Aliás, no circuito comercial das TVs nós já temos programas educativos utilíssimos. Os Telecursos de 1º e 2º Grau, apresentados pela Rede Globo e pela Rádio e Televisão Cultura, já deram chances a milhares de pessoas para obter ascensão cultural, profissional e, por conseqüência, social. Algumas delas, inclusive, após concluírem esses cursos, já estão em universidades, com novos e promissores horizontes descortinados à sua frente.

Digamos que fosse viável, por exemplo, a "utopia" de muitos sonhadores, para a criação de uma grande "universidade doméstica". Ela, fatalmente, formaria grande leva de profissionais, mormente na área das Ciências Humanas, que é a mais apropriada para a utilização da TV. Essa socialização do ensino criaria novo, e grande, problema para os formandos: onde encontrar mercado para o exercício da profissão, se os que se formam por meios convencionais, nos vários cursos superiores do País, já não conseguem colocação, tendo, na maior parte das vezes, que exercer funções muito aquém daquelas para as quais se prepararam com tamanho afinco e sacrifícios, para poder arrancar a própria subsistência e a de suas famílias?
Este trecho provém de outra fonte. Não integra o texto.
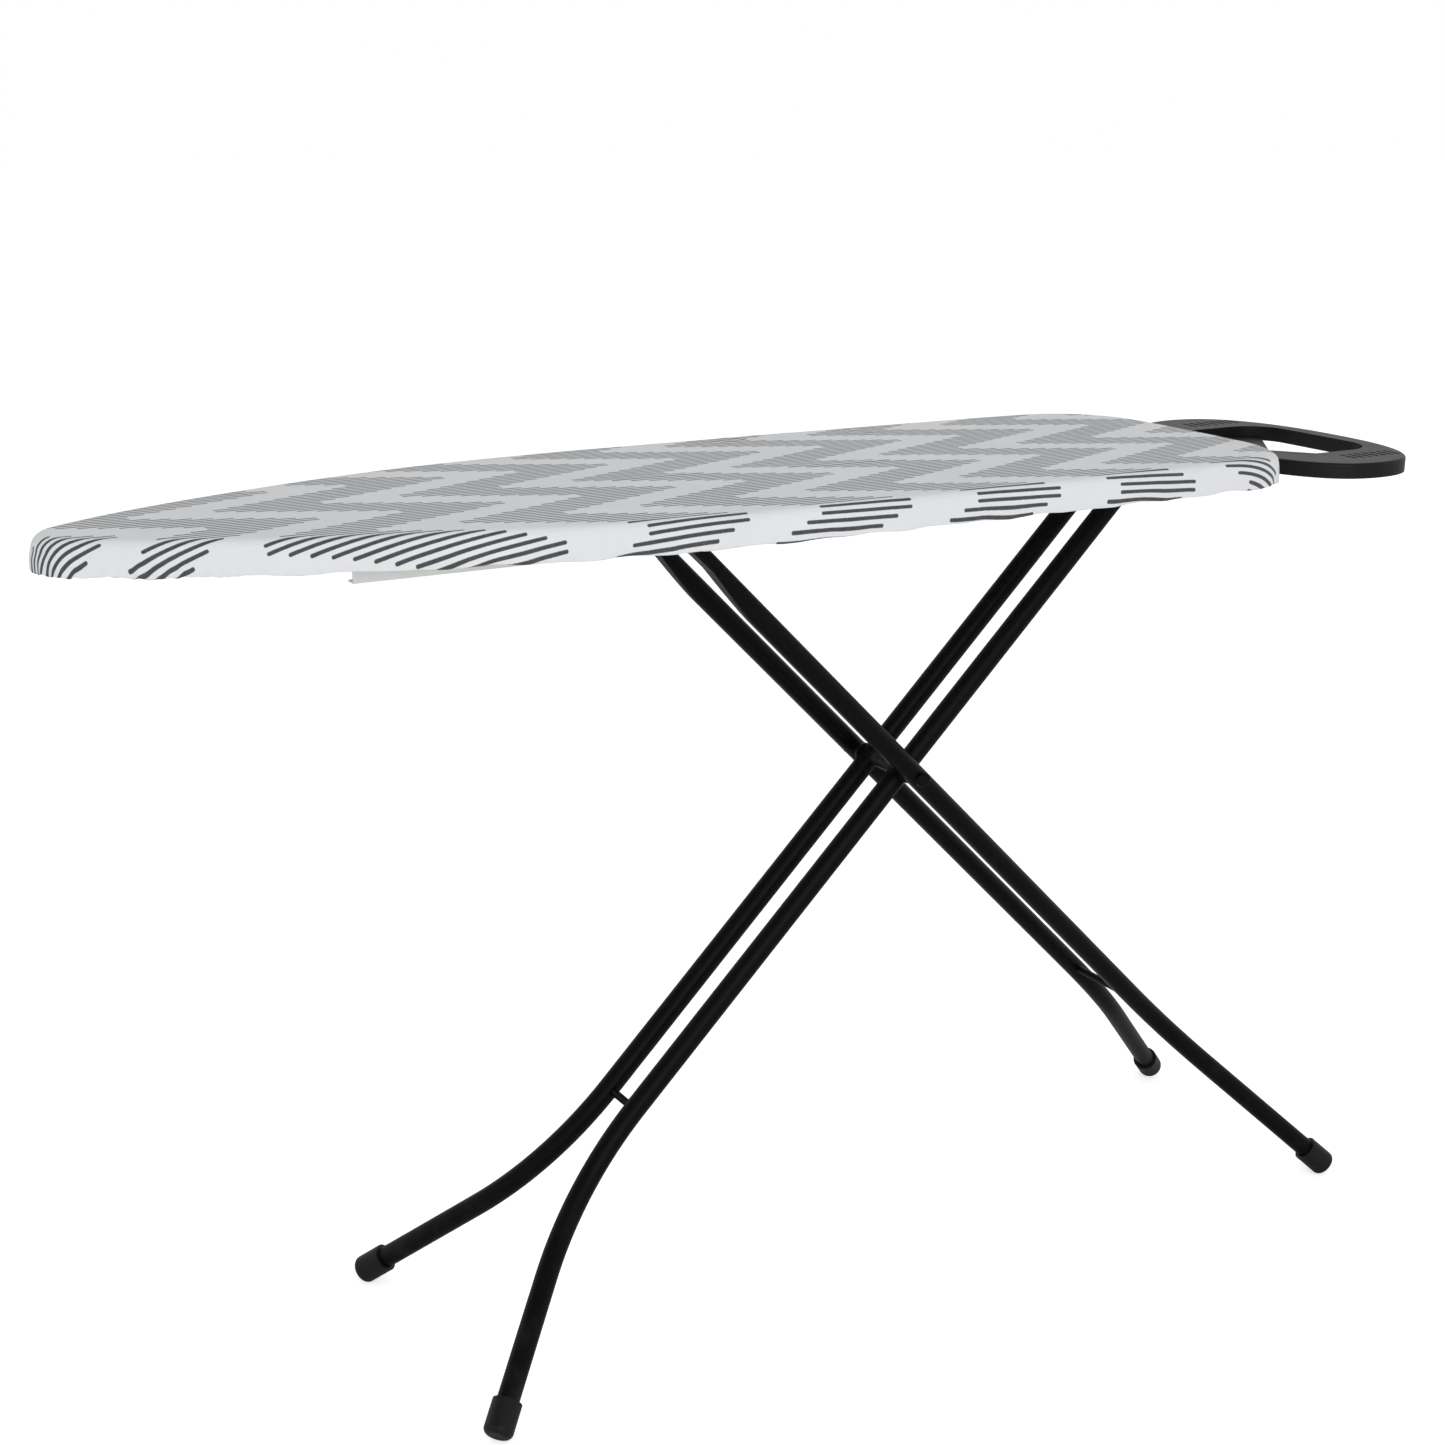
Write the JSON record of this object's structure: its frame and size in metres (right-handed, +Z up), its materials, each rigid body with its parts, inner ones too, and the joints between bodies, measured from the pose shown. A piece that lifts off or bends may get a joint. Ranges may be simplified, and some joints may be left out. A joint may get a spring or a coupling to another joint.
{
  "type": "ironing board",
  "caption": "Folding ironing board: padded, cloth-covered deck with a rounded nose, moulded iron rest at the tail and crossed steel tube legs with a friction height lock.",
  "frame": {"origin": "on the floor, below the middle of the whole length", "axes": "+X along the board towards the iron rest, +Z up, Y across; the board is symmetric about Y=0"},
  "size_m": [1.4471, 0.38, 0.855],
  "materials": {
    "cover_cloth": "printed cotton, white with charcoal dashes",
    "drawstring_cord": "braided white cord",
    "pad_foam": "grey felted foam",
    "deck_steel": "white enamel",
    "black_frame": "black satin powder coat",
    "zinc_steel": "bright zinc plate",
    "rest_plastic": "charcoal moulded, satin",
    "black_plastic": "black moulded, satin",
    "white_nylon": "natural nylon"
  },
  "bodies": {
    "board": {"cover": "cover_cloth", "cover_drawstring": "drawstring_cord", "pad": "pad_foam", "deck": "deck_steel", "rim_near": "deck_steel", "rim_far": "deck_steel", "rib_nose": "deck_steel", "rib_front": "deck_steel", "rib_middle": "deck_steel", "rib_tail": "deck_steel", "rail_near": "deck_steel", "rail_far": "deck_steel", "guide_rod": "zinc_steel", "rail_rivets": "zinc_steel", "hinge_bush_near": "white_nylon", "hinge_bush_far": "white_nylon", "iron_rest": "rest_plastic", "rest_screws": "zinc_steel", "rest_bracket_near": "zinc_steel", "rest_bracket_far": "zinc_steel"},
    "inner_legs": {"hinge_axle": "zinc_steel", "axle_clips": "zinc_steel", "inner_leg_near": "black_frame", "inner_leg_far": "black_frame", "inner_brace": "black_frame", "inner_foot_near": "black_plastic", "inner_foot_far": "black_plastic", "pivot_spacer": "black_plastic", "pivot_washers": "black_plastic", "pivot_bolt": "black_frame", "pivot_nut": "black_frame"},
    "outer_legs": {"slider_bar": "zinc_steel", "outer_leg_near": "black_frame", "outer_leg_far": "black_frame", "outer_brace": "black_frame", "outer_foot_near": "black_plastic", "outer_foot_far": "black_plastic"},
    "slider": {"slide_shoe_near": "white_nylon", "slide_shoe_far": "white_nylon", "lock_housing": "white_nylon", "lever_pin": "zinc_steel", "lever_springs": "zinc_steel"},
    "lever": {"release_lever": "zinc_steel", "lever_grip": "black_plastic"}
  },
  "joints": [
    {"name": "fold", "type": "hinge", "parent": "board", "child": "inner_legs", "pos_m": [0.4055, 0, 0.815], "axis": [0, 1, 0], "range_deg": [-7.5, 41.8]},
    {"name": "scissor", "type": "hinge", "parent": "inner_legs", "child": "outer_legs", "pos_m": [0.12451, 0, 0.53597], "axis": [0, 1, 0], "range_deg": [-83.6, 15]},
    {"name": "slider_level", "type": "hinge", "parent": "outer_legs", "child": "slider", "pos_m": [-0.15648, 0, 0.815], "axis": [0, 1, 0], "range_deg": [-7.5, 41.8]},
    {"name": "lever_squeeze", "type": "hinge", "parent": "slider", "child": "lever", "pos_m": [-0.13798, 0, 0.812], "axis": [0, 1, 0], "range_deg": [0, 6], "stiffness_Nm_per_rad": 1.5, "springref_deg": -11.46}
  ],
  "couplings": [
    {"joint": "scissor", "follows": "fold", "ratio": -2},
    {"joint": "slider_level", "follows": "fold", "ratio": 1}
  ]
}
Concordamos, plenamente, com a criação de um grande projeto educacional de âmbito nacional com o uso da televisão, mas desde que dimensionado para faixa especial, criada exclusivamente para esse fim de que não interfira com os canais comerciais que, a rigor, já vêm dando sua parcela de contribuição para ajudar a levar instrução aos mais distantes rincões deste País de dimensões continentais.

Por exemplo, apenas na programação de hoje, temos os seguintes horários dedicados a algum tipo de programa educativo:

a) Na Rede Globo, às 6h25, o Telecurso 2º Grau e às 6h40, o Telecurso 1º Grau;

b) Na Record, às 7h30, a TV Educativa:

c) Na TVS, às 7h, Ginástica;

d) Na TV Manchete, às 12h05, a Programação Educativa;

e) Na Rádio e Televisão Cultura, às 9h45, o Telecurso 2º Grau e às 10h, o Telecurso 1º Grau;

f) Na TV Gazeta, canal 11, às 10h50, Tempo de Atualização.

Isso, apenas hoje. Sem contar com programas não especificamente culturais, mas que veiculam informações indispensáveis ao bom relacionamento entre as pessoas.

Aos sábados, por exemplo, a Rede Globo tem todo um projeto educativo ao dispor do telespectador, que vai desde as 7 horas até quase às 11h, começando com os dois Telecursos, seguindo com o Jornal do Telecurso, completando com o novo Brasil, Corpo e Alma e encerrando com o altamente útil Globo Shell Profissões.

Aos domingos, a emissora apresenta o Globo Rural e o Concertos para a Juventude, enquanto a Rede Bandeirantes exibe os excelentes "Jornal da Terra" e "O Indicador Rural". Tudo isso implica em grandes investimentos para essas empresas, em salários (para equipes de produtores, redatores, apresentadores, técnicos de som, etc.), deslocamentos e centenas de outras despesas, difíceis de serem lembradas por quem não tem a obrigação de arcar com elas.

Vimos, neste espaço, criticando, até com certa aspereza, os erros cometidos na programação das emissoras comerciais. Mas para que as críticas tenham o sentido que devem ter (o de contribuir, posto que com ínfima parcela) para uma televisão de melhor qualidade no País, é necessário que se mencionem, também, seus acertos. E que se valorize o esforço dos que, mesmo errando muitas vezes, estão imbuídos dos melhores propósitos.

Muitos, talvez, questionem as causas dessa obsessiva preocupação dos críticos com nossas TVs, que afinal, são empresas particulares. Para estes, respondemos com uma observação de Marshall McLuhan, considerado o "papa das comunicações" da atualidade: "Não há passageiros na espaçonave Terra. Somos todos tripulação!" Tudo é importante! E tudo é responsabilidade de todos!!

(Comentário publicado na página 16, editoria Artes, do Correio Popular, em 3 de fevereiro de 1984).